## begin SOURCE EXCERPT

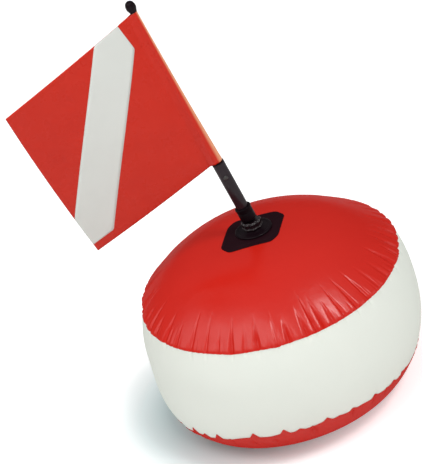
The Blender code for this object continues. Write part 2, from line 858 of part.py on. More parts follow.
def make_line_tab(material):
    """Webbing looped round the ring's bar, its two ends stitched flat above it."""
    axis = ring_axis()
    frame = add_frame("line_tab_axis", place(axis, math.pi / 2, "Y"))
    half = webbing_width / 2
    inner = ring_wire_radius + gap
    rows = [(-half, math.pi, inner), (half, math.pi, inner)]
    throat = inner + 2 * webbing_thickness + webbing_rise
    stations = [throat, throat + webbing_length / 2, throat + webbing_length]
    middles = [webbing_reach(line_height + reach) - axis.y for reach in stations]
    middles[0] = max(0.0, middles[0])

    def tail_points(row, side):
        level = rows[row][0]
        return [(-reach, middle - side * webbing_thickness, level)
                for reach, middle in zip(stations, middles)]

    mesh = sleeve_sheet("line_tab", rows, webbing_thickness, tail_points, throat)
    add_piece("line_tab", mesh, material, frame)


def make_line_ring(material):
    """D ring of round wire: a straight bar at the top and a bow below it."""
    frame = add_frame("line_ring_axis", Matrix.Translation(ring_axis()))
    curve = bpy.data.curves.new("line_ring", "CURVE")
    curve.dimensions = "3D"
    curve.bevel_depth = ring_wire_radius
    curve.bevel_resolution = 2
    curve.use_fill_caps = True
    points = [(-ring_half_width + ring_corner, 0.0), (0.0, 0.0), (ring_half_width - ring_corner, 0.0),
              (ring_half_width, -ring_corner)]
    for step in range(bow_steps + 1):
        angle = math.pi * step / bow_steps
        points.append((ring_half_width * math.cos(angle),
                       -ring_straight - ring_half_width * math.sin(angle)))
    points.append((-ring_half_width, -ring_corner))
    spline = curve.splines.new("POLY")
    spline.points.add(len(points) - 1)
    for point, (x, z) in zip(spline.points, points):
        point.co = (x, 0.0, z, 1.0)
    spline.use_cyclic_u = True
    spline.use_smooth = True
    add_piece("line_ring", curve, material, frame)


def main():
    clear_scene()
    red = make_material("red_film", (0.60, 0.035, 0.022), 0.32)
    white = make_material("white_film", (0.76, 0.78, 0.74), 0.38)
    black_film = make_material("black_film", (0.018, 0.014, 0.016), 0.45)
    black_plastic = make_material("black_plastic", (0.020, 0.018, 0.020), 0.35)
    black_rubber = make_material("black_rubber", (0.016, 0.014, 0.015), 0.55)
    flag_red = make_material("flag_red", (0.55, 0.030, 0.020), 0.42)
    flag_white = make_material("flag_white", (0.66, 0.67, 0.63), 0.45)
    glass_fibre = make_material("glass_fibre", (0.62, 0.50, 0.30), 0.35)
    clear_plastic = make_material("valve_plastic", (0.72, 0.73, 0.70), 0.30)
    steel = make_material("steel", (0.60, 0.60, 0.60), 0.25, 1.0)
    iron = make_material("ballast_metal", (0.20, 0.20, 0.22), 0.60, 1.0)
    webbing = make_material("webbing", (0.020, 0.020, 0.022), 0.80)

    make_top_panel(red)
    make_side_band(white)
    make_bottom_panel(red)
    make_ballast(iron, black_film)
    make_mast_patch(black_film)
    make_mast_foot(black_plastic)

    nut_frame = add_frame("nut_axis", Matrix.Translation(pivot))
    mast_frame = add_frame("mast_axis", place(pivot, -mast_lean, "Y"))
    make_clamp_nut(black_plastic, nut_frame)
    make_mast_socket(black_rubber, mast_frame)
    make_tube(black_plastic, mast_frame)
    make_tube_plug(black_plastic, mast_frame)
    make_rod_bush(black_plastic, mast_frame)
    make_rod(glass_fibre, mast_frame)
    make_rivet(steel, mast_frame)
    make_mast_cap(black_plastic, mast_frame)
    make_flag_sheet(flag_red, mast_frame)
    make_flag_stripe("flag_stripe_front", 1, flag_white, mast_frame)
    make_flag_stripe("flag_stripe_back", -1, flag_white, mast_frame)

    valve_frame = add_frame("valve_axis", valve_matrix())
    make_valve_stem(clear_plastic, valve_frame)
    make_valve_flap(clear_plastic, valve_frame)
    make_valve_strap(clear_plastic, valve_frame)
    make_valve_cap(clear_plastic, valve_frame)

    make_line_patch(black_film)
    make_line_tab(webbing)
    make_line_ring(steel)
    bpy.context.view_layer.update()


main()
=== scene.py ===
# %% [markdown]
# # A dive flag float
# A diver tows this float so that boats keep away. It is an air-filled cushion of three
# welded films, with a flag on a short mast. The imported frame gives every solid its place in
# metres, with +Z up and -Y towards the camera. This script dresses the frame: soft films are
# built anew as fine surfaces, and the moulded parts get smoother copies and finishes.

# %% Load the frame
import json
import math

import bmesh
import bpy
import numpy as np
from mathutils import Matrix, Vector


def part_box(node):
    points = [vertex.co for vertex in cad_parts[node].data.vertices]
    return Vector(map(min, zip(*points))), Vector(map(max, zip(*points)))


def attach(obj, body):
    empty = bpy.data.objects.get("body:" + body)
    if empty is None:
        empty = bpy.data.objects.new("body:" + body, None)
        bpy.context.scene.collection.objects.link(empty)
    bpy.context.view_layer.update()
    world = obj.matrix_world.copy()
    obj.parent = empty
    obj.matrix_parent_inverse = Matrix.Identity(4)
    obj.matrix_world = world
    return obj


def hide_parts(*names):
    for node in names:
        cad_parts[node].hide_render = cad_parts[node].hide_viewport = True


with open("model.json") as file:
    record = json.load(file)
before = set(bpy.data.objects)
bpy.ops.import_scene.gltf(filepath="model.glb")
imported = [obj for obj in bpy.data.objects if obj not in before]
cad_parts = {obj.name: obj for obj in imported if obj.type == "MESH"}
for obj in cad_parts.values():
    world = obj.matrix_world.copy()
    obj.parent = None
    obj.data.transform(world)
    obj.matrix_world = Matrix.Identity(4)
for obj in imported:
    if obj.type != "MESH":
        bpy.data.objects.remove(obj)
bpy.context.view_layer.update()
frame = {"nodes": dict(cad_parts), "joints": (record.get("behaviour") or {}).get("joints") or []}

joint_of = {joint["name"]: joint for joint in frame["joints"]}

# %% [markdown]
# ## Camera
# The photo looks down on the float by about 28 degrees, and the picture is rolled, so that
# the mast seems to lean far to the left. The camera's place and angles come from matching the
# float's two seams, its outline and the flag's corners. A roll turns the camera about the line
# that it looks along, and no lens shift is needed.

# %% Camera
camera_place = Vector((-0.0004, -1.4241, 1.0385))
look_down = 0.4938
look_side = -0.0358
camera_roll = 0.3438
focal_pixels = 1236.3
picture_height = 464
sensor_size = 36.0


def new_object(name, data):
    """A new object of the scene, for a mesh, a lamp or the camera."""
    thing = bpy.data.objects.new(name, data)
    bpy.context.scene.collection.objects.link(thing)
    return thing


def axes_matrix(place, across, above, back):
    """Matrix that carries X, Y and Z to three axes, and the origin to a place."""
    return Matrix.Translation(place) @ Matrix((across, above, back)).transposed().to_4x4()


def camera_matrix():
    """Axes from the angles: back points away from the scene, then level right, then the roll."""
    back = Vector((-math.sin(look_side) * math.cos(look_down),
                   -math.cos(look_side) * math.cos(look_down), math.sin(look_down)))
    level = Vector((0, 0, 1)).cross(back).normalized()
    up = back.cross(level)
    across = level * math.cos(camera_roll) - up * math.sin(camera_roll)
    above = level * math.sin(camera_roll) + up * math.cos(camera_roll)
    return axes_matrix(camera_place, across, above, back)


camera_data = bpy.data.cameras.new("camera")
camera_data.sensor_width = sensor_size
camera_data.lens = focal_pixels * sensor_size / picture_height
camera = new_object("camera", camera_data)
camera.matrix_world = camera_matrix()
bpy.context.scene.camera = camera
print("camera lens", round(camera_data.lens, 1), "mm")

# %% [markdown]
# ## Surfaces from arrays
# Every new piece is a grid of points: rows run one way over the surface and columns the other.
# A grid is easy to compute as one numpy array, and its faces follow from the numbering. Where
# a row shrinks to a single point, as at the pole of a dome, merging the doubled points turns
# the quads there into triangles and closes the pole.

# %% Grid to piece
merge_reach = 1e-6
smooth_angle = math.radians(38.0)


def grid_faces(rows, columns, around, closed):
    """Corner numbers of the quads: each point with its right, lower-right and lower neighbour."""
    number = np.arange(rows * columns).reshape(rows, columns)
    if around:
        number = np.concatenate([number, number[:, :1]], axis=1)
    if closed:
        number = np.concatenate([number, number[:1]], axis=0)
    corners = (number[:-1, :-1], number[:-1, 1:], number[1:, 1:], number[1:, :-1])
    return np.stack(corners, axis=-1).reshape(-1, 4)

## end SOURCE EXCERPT

▸ **TASK TO CARRY OUT**: Print exactly, and only, the lines beginning at the top of the listing and ending at the line with "middles[0] = max(0.0, middles[0])".

▸ **EXERCISE RESULT**:
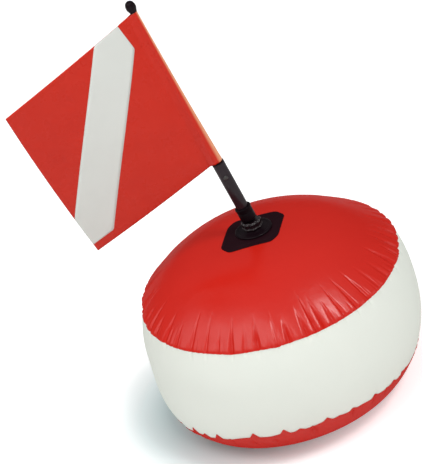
The Blender code for this object continues. Write part 2, from line 858 of part.py on. More parts follow.
def make_line_tab(material):
    """Webbing looped round the ring's bar, its two ends stitched flat above it."""
    axis = ring_axis()
    frame = add_frame("line_tab_axis", place(axis, math.pi / 2, "Y"))
    half = webbing_width / 2
    inner = ring_wire_radius + gap
    rows = [(-half, math.pi, inner), (half, math.pi, inner)]
    throat = inner + 2 * webbing_thickness + webbing_rise
    stations = [throat, throat + webbing_length / 2, throat + webbing_length]
    middles = [webbing_reach(line_height + reach) - axis.y for reach in stations]
    middles[0] = max(0.0, middles[0])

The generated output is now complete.